# WHAT NEEDS TO BE DONE
Count how many lines below contain the word "MESH", then give that number alone.

# AVAILABLE DATA
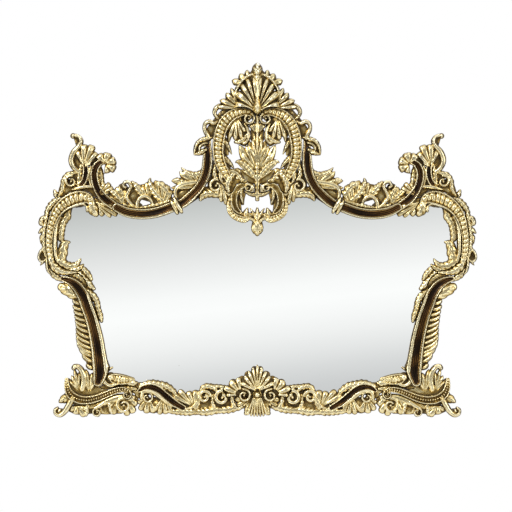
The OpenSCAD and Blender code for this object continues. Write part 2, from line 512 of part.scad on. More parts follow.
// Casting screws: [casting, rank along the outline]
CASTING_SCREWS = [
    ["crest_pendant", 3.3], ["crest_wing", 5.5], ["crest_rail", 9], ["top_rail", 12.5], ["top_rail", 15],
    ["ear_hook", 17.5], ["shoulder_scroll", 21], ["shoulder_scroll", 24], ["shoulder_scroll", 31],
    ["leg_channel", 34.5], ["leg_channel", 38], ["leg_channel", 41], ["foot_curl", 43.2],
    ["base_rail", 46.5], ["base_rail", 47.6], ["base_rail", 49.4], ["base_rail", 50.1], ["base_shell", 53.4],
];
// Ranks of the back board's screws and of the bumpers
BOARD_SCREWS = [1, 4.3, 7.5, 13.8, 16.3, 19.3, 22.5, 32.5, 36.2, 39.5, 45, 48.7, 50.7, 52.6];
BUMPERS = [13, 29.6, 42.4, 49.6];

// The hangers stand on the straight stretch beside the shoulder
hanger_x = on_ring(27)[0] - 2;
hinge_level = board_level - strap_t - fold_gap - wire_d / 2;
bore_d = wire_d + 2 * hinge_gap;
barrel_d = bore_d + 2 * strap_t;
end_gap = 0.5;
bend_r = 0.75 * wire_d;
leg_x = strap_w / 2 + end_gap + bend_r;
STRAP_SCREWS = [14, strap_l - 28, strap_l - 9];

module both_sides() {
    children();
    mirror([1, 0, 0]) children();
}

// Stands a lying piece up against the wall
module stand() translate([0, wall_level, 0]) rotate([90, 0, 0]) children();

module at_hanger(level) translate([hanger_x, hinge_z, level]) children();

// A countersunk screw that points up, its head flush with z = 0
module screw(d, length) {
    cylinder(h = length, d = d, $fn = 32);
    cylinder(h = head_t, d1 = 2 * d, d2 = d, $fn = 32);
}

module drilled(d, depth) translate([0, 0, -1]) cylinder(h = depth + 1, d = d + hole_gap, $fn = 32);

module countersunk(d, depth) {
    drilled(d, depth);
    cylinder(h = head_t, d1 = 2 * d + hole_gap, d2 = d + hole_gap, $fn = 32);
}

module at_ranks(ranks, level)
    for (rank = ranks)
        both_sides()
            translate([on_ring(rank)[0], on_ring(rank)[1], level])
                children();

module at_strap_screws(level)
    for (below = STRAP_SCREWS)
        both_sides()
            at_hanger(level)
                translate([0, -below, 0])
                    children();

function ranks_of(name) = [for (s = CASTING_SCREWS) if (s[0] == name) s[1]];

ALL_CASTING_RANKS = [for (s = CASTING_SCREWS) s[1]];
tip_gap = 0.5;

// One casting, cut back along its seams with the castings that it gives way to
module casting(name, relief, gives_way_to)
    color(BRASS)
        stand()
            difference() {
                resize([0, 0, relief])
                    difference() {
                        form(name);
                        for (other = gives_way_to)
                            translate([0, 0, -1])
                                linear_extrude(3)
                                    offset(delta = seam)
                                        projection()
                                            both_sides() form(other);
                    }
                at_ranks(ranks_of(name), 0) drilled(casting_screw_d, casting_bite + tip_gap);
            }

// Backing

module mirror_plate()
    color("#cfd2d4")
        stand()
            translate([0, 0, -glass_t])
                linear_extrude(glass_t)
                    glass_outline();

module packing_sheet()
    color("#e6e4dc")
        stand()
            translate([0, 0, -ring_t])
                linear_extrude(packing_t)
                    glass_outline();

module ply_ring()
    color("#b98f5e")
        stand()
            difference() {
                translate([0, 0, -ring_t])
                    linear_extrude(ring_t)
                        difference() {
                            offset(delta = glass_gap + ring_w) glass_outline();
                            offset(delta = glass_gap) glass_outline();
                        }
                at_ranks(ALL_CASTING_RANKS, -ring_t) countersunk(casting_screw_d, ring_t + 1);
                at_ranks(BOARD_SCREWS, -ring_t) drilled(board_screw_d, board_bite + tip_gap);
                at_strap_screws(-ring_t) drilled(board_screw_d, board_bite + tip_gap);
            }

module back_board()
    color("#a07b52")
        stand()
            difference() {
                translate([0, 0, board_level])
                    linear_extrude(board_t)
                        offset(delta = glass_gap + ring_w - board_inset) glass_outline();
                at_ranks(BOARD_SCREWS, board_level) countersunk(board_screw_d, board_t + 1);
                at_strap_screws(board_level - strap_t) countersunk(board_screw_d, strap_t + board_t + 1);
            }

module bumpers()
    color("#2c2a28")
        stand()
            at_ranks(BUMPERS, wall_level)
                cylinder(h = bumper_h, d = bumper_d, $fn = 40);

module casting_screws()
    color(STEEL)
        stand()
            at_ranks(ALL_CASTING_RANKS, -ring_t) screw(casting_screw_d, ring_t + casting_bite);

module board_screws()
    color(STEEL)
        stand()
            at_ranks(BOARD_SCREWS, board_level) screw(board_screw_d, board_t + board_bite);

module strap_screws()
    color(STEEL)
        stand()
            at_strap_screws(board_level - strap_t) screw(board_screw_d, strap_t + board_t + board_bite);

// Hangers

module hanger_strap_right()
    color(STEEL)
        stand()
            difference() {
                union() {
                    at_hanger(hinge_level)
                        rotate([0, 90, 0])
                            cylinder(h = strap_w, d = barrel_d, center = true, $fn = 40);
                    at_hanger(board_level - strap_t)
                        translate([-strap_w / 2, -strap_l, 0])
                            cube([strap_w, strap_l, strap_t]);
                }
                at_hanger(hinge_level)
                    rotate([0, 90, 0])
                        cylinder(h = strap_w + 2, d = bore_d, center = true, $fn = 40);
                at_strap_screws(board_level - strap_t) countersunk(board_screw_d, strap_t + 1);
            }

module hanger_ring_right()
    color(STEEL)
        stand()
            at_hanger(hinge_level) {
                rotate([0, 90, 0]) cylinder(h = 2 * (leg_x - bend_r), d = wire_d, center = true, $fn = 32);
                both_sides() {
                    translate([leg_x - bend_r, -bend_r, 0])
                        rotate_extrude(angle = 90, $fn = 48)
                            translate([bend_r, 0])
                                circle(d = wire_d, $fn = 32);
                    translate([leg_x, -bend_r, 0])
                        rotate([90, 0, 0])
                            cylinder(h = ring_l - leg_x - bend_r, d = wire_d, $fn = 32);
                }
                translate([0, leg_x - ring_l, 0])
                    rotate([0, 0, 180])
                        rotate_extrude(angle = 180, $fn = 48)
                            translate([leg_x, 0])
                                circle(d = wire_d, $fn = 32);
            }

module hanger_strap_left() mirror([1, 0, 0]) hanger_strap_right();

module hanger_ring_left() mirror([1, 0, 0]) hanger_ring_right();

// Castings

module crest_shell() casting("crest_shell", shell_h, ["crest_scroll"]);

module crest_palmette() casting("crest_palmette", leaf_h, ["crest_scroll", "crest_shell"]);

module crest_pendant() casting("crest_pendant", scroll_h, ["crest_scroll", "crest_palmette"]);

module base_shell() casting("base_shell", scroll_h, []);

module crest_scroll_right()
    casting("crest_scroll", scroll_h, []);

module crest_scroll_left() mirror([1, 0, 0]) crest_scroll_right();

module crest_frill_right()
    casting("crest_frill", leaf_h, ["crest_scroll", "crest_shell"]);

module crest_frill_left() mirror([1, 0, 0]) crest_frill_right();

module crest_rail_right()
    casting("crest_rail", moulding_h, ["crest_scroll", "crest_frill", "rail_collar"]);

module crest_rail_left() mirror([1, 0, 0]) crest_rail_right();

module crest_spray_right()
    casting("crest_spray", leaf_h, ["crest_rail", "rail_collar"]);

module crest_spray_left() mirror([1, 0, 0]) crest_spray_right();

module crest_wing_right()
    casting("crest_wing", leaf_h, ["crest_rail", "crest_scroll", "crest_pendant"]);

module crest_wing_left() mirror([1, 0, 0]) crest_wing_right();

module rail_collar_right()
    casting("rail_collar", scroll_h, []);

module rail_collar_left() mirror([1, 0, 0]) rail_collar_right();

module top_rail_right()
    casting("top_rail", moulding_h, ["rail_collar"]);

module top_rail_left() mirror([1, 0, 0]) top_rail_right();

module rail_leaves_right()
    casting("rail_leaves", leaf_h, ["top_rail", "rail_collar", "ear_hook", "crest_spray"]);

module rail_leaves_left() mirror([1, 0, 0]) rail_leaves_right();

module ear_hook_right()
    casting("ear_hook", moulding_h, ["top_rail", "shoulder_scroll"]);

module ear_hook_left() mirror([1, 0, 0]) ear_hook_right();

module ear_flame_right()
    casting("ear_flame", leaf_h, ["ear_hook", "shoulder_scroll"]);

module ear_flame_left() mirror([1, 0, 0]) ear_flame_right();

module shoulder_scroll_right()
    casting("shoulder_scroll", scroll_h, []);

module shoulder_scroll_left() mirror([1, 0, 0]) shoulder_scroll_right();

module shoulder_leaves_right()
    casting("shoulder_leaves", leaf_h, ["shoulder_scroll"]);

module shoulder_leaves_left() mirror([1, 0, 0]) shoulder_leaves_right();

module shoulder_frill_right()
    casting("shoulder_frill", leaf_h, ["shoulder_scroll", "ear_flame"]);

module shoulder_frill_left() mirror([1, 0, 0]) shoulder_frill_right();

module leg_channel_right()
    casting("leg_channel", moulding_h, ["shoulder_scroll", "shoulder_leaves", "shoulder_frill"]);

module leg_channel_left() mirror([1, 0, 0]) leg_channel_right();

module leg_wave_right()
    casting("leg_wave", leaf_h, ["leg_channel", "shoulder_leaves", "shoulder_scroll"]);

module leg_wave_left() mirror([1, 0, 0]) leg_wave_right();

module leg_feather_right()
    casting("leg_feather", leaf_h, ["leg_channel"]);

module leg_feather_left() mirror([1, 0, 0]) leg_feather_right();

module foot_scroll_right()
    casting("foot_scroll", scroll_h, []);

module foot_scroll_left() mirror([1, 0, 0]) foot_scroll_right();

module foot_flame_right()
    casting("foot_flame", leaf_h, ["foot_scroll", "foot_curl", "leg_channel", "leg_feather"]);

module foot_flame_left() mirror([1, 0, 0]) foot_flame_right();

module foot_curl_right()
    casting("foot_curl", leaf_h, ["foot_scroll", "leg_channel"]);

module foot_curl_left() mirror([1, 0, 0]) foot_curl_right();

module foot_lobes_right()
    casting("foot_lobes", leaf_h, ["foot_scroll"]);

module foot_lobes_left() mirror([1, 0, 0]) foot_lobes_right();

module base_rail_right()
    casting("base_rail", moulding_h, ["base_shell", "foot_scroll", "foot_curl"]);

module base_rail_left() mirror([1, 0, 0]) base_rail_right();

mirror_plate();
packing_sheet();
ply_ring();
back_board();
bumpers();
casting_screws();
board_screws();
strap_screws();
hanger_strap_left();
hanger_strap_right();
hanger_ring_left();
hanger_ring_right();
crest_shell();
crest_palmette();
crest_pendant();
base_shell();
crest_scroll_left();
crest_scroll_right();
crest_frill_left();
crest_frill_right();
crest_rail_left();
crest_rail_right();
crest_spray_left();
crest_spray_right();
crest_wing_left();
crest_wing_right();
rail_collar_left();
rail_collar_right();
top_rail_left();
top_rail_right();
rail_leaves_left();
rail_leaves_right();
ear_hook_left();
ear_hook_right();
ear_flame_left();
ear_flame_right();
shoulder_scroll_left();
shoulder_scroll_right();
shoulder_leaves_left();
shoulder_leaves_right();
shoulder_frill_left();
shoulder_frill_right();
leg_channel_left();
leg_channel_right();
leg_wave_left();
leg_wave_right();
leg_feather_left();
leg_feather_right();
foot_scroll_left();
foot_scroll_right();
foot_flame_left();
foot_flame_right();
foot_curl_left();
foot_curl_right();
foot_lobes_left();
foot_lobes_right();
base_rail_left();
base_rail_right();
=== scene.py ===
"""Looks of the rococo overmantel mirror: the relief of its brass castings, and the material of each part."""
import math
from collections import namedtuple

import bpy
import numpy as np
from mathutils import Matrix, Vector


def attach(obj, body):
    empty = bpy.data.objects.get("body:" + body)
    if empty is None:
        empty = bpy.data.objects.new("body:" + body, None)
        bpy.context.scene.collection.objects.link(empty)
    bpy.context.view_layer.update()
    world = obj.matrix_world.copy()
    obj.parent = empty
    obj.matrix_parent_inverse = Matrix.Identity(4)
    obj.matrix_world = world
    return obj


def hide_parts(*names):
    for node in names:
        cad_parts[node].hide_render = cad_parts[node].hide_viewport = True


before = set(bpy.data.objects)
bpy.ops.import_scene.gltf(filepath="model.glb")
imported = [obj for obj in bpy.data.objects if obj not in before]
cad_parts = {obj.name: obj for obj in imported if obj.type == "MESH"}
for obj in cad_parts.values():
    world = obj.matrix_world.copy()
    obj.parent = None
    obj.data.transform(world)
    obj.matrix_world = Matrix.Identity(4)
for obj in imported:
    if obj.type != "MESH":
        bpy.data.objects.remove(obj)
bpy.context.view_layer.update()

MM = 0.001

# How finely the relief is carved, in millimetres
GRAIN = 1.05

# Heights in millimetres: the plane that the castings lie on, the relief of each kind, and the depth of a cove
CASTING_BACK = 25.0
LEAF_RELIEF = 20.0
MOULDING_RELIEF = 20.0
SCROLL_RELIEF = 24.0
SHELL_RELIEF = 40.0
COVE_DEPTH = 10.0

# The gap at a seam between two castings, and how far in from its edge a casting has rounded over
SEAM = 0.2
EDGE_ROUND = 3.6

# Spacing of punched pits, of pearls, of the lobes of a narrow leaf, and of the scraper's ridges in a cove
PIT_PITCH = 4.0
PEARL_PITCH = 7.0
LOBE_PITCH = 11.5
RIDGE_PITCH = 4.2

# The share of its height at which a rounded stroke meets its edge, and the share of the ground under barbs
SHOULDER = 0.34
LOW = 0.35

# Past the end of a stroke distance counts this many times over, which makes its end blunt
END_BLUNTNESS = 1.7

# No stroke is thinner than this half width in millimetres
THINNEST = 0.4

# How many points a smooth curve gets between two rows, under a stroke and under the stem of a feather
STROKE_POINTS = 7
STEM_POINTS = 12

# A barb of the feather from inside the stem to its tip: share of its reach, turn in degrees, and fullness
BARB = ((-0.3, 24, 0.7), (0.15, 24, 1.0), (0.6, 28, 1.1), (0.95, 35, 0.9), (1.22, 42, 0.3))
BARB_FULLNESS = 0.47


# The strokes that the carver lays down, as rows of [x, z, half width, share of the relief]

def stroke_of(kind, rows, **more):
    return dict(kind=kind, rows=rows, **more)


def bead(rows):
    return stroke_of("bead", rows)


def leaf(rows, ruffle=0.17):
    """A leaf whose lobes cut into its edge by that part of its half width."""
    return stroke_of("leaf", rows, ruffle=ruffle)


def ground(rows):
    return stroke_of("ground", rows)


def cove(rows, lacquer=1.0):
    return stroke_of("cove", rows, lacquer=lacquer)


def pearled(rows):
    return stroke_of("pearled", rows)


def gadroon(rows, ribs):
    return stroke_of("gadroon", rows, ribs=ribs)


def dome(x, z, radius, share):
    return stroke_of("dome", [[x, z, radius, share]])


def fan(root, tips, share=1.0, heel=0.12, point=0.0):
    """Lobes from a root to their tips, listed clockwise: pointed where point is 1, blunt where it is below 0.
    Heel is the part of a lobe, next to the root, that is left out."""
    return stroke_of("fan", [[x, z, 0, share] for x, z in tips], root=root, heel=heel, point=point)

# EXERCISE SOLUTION
2